WHAT IS ASKED: Send back all the data below, exactly as given.

GIVEN MATERIAL:
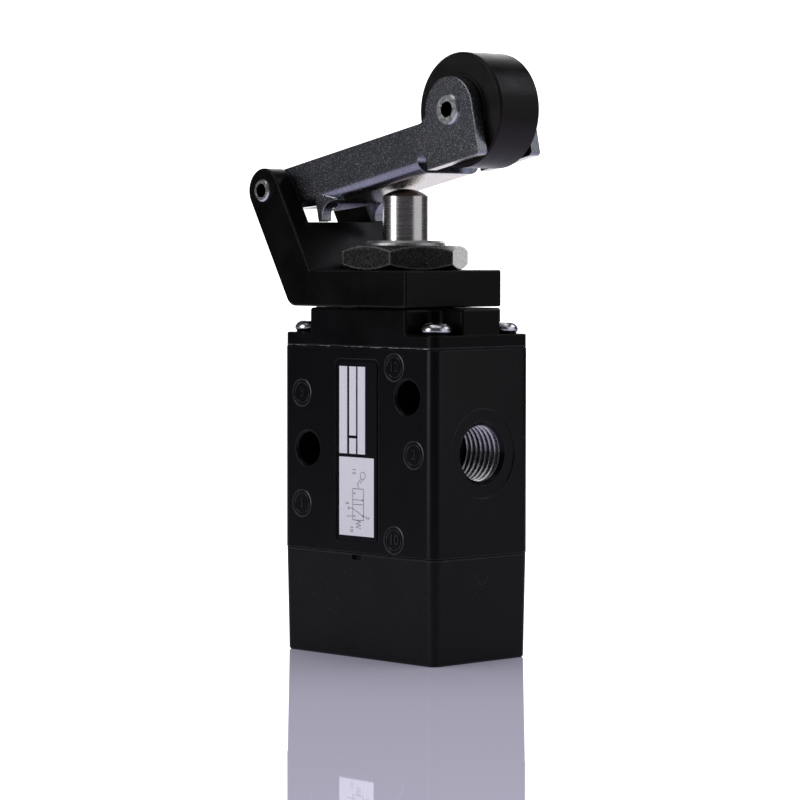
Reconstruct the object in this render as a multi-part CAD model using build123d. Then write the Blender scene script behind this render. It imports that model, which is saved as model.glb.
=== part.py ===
from build123d import *
import os
from math import atan2, cos, radians, sin, sqrt, tan

# Roller lever valve: a 3/2 spool valve with three threaded ports, worked by a roller on a pivoted lever.
# Millimetres. X runs across the label face towards the side of port 2, Y runs from the label face to the
# mounting face, and Z is up. The origin is the centre of the bottom face. The lever is at rest, raised.

# Housing stack, from the bottom up
body_width = 46.0
body_depth = 28.0
body_corner_radius = 2.3
bottom_cap_height = 21.5
bottom_cap_floor = 3.5
bottom_cap_setback = 0.1
bottom_cap_draft = 0.45
bottom_cap_edge_radius = 0.5
gasket_thickness = 0.25
flange_thickness = 2.5
flange_setback = 0.08
cap_block_height = 5.22
cap_block_setback = 0.5
cap_block_edge_radius = 0.6
cap_seat_height = 0.26
cap_seat_radius = 11.0
moulded_edge_radius = 0.35
cast_edge_chamfer = 0.25

# Ports: G1/4 parallel pipe thread, cut as rings of the real pitch and depth
port_spacing = 11.65
port_crest_radius = 5.7225
port_root_radius = 6.5785
thread_pitch = 1.337
thread_crest_flat = 0.3
thread_root_flat = 0.15
thread_turns = 8
port_chamfer = 0.9
port_face_radius = 9.2
port_face_depth = 0.25
port_drill_radius = 4.0

# Mounting holes through the body, and the marks on the label face
mounting_hole_radius = 3.4
mounting_hole_offset = 15.0
mounting_hole_chamfer = 0.45
label_recess_width = 13.0
label_recess_height = 38.2
label_recess_depth = 0.35
label_recess_radius = 1.2
label_border = 0.65
label_thickness = 0.2
mark_radius = 2.65
mark_depth = 0.15
mark_side_offset = 16.9
mark_end_offset_x = 11.1
mark_end_offset_z = 17.7
vent_slot_width = 2.9
vent_slot_height = 1.1
vent_slot_depth = 1.0

# Cap screws
lower_screw_inset = 4.5
upper_screw_side_inset = 3.95
upper_screw_face_inset = 4.3
screw_shank_radius = 1.75
screw_head_radius = 3.25
screw_head_height = 2.5
screw_head_dome = 1.3
screw_recess_width = 0.9
screw_recess_length = 3.7
screw_recess_depth = 1.2
screw_grip = 5.4
screw_hole_clearance = 0.05
screw_pocket_clearance = 0.35
screw_side_clearance = 1.3
screw_face_clearance = 0.95
lower_screw_land = 8.5

# Spool, seals and return spring
stack_bore_radius = 7.5
stack_clearance = 0.06
seal_thickness = 2.0
stack_end_length = 3.75
stack_top_length = 4.1
cage_wall_inner = 4.7
cage_window_radius = 1.7
cage_windows = 6
cage_groove_depth = 0.9
cage_groove_height = 5.0
spool_radius = 4.0
spool_waist_radius = 2.6
spool_land = 1.4
running_clearance = 0.05
plunger_stroke = 4.6
spigot_height = 1.2
spring_wire_radius = 0.55
spring_coil_radius = 4.3
spring_turns = 6
spring_length = 14.4
spring_seat_thickness = 1.5
spring_seat_lip = 0.8
spring_pilot_length = 3.0

# Plunger and the threaded guide that it slides in
plunger_radius = 4.8
plunger_show = 10.8
plunger_dome_radius = 8.3
collar_radius = 6.0
collar_thickness = 2.0
guide_thread_radius = 8.35
guide_flange_radius = 10.6
guide_flange_thickness = 2.4
guide_seal_radius = 0.55
guide_chamfer = 0.5
guide_neck_show = 1.0
fit_clearance = 0.1
wiper_groove_radius = 6.4
wiper_height = 2.0
wiper_depth = 2.2

# Bracket and nut
plate_thickness = 7.62
bracket_setback = 0.1
ear_lean = 29.2
ear_radius = 4.7
ear_thickness = 4.7
bracket_heel_radius = 3.0
bracket_edge_radius = 0.5
cross_web_thickness = 5.0
cross_web_height = 10.0
nut_across_flats = 23.6
nut_height = 5.1
nut_turn = 2.0
nut_chamfer = 1.3

# Lever: a pressed steel channel, open at the top, with a lobe each side of the roller
pivot_offset = 29.2
pivot_height = 16.7
pivot_pin_radius = 2.35
pivot_pin_bore = 1.4
pivot_pin_proud = 0.6
pivot_running_clearance = 0.06
pivot_rear_radius = 4.2
lever_rise = 11.9
lever_side_gap = 0.3
lever_sheet = 2.5
lever_height = 9.75
lever_bend_radius = 2.7
lever_contact_gap = 0.05
lever_taper_end = 12.3
web_start = 13.4
web_end = 42.1
relief_width = 2.6
relief_height = 3.2
stop_lug_back = 10.4
stop_lug_width = 1.3
stop_lug_drop = 3.4
stop_lug_foot = 6.6
stop_lug_fillet = 3.2
roller_reach = 53.1
roller_lift = 10.65
lobe_radius = 6.7
lobe_fillet = 2.5
lever_corner_radius = 0.8
spacer_wall = 1.5

# Roller and its hollow riveted pin
roller_radius = 11.75
roller_edge = 0.4
roller_boss_radius = 7.4
roller_boss_height = 0.375
roller_side_clearance = 0.35
roller_bush_wall = 0.75
roller_pin_radius = 2.5
roller_pin_bore = 1.55
rivet_head_radius = 3.1
rivet_head_height = 0.6
rivet_edge = 0.3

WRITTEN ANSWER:
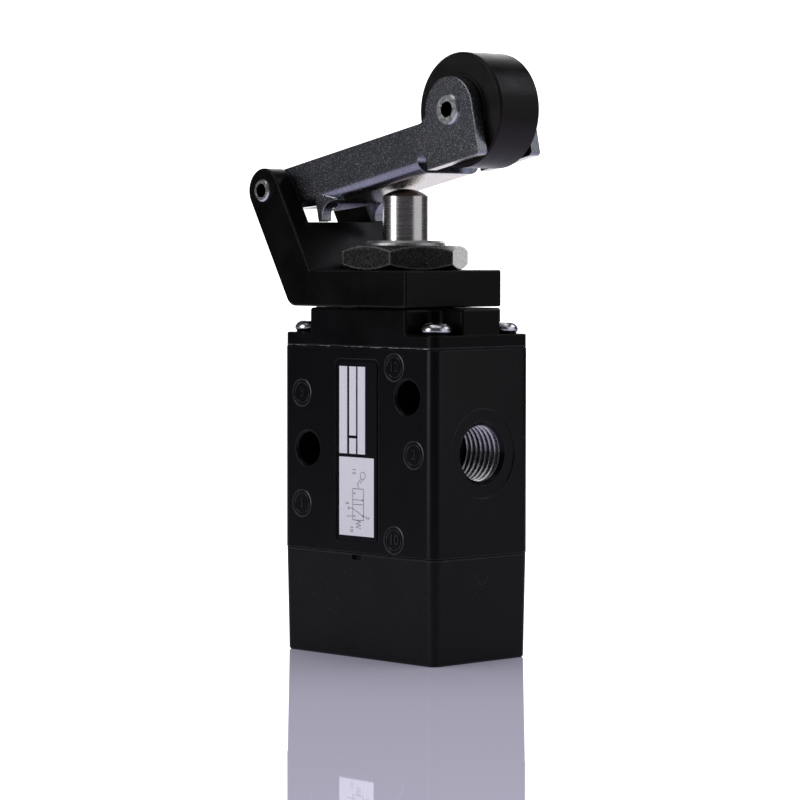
Reconstruct the object in this render as a multi-part CAD model using build123d. Then write the Blender scene script behind this render. It imports that model, which is saved as model.glb.
=== part.py ===
from build123d import *
import os
from math import atan2, cos, radians, sin, sqrt, tan

# Roller lever valve: a 3/2 spool valve with three threaded ports, worked by a roller on a pivoted lever.
# Millimetres. X runs across the label face towards the side of port 2, Y runs from the label face to the
# mounting face, and Z is up. The origin is the centre of the bottom face. The lever is at rest, raised.

# Housing stack, from the bottom up
body_width = 46.0
body_depth = 28.0
body_corner_radius = 2.3
bottom_cap_height = 21.5
bottom_cap_floor = 3.5
bottom_cap_setback = 0.1
bottom_cap_draft = 0.45
bottom_cap_edge_radius = 0.5
gasket_thickness = 0.25
flange_thickness = 2.5
flange_setback = 0.08
cap_block_height = 5.22
cap_block_setback = 0.5
cap_block_edge_radius = 0.6
cap_seat_height = 0.26
cap_seat_radius = 11.0
moulded_edge_radius = 0.35
cast_edge_chamfer = 0.25

# Ports: G1/4 parallel pipe thread, cut as rings of the real pitch and depth
port_spacing = 11.65
port_crest_radius = 5.7225
port_root_radius = 6.5785
thread_pitch = 1.337
thread_crest_flat = 0.3
thread_root_flat = 0.15
thread_turns = 8
port_chamfer = 0.9
port_face_radius = 9.2
port_face_depth = 0.25
port_drill_radius = 4.0

# Mounting holes through the body, and the marks on the label face
mounting_hole_radius = 3.4
mounting_hole_offset = 15.0
mounting_hole_chamfer = 0.45
label_recess_width = 13.0
label_recess_height = 38.2
label_recess_depth = 0.35
label_recess_radius = 1.2
label_border = 0.65
label_thickness = 0.2
mark_radius = 2.65
mark_depth = 0.15
mark_side_offset = 16.9
mark_end_offset_x = 11.1
mark_end_offset_z = 17.7
vent_slot_width = 2.9
vent_slot_height = 1.1
vent_slot_depth = 1.0

# Cap screws
lower_screw_inset = 4.5
upper_screw_side_inset = 3.95
upper_screw_face_inset = 4.3
screw_shank_radius = 1.75
screw_head_radius = 3.25
screw_head_height = 2.5
screw_head_dome = 1.3
screw_recess_width = 0.9
screw_recess_length = 3.7
screw_recess_depth = 1.2
screw_grip = 5.4
screw_hole_clearance = 0.05
screw_pocket_clearance = 0.35
screw_side_clearance = 1.3
screw_face_clearance = 0.95
lower_screw_land = 8.5

# Spool, seals and return spring
stack_bore_radius = 7.5
stack_clearance = 0.06
seal_thickness = 2.0
stack_end_length = 3.75
stack_top_length = 4.1
cage_wall_inner = 4.7
cage_window_radius = 1.7
cage_windows = 6
cage_groove_depth = 0.9
cage_groove_height = 5.0
spool_radius = 4.0
spool_waist_radius = 2.6
spool_land = 1.4
running_clearance = 0.05
plunger_stroke = 4.6
spigot_height = 1.2
spring_wire_radius = 0.55
spring_coil_radius = 4.3
spring_turns = 6
spring_length = 14.4
spring_seat_thickness = 1.5
spring_seat_lip = 0.8
spring_pilot_length = 3.0

# Plunger and the threaded guide that it slides in
plunger_radius = 4.8
plunger_show = 10.8
plunger_dome_radius = 8.3
collar_radius = 6.0
collar_thickness = 2.0
guide_thread_radius = 8.35
guide_flange_radius = 10.6
guide_flange_thickness = 2.4
guide_seal_radius = 0.55
guide_chamfer = 0.5
guide_neck_show = 1.0
fit_clearance = 0.1
wiper_groove_radius = 6.4
wiper_height = 2.0
wiper_depth = 2.2

# Bracket and nut
plate_thickness = 7.62
bracket_setback = 0.1
ear_lean = 29.2
ear_radius = 4.7
ear_thickness = 4.7
bracket_heel_radius = 3.0
bracket_edge_radius = 0.5
cross_web_thickness = 5.0
cross_web_height = 10.0
nut_across_flats = 23.6
nut_height = 5.1
nut_turn = 2.0
nut_chamfer = 1.3

# Lever: a pressed steel channel, open at the top, with a lobe each side of the roller
pivot_offset = 29.2
pivot_height = 16.7
pivot_pin_radius = 2.35
pivot_pin_bore = 1.4
pivot_pin_proud = 0.6
pivot_running_clearance = 0.06
pivot_rear_radius = 4.2
lever_rise = 11.9
lever_side_gap = 0.3
lever_sheet = 2.5
lever_height = 9.75
lever_bend_radius = 2.7
lever_contact_gap = 0.05
lever_taper_end = 12.3
web_start = 13.4
web_end = 42.1
relief_width = 2.6
relief_height = 3.2
stop_lug_back = 10.4
stop_lug_width = 1.3
stop_lug_drop = 3.4
stop_lug_foot = 6.6
stop_lug_fillet = 3.2
roller_reach = 53.1
roller_lift = 10.65
lobe_radius = 6.7
lobe_fillet = 2.5
lever_corner_radius = 0.8
spacer_wall = 1.5

# Roller and its hollow riveted pin
roller_radius = 11.75
roller_edge = 0.4
roller_boss_radius = 7.4
roller_boss_height = 0.375
roller_side_clearance = 0.35
roller_bush_wall = 0.75
roller_pin_radius = 2.5
roller_pin_bore = 1.55
rivet_head_radius = 3.1
rivet_head_height = 0.6
rivet_edge = 0.3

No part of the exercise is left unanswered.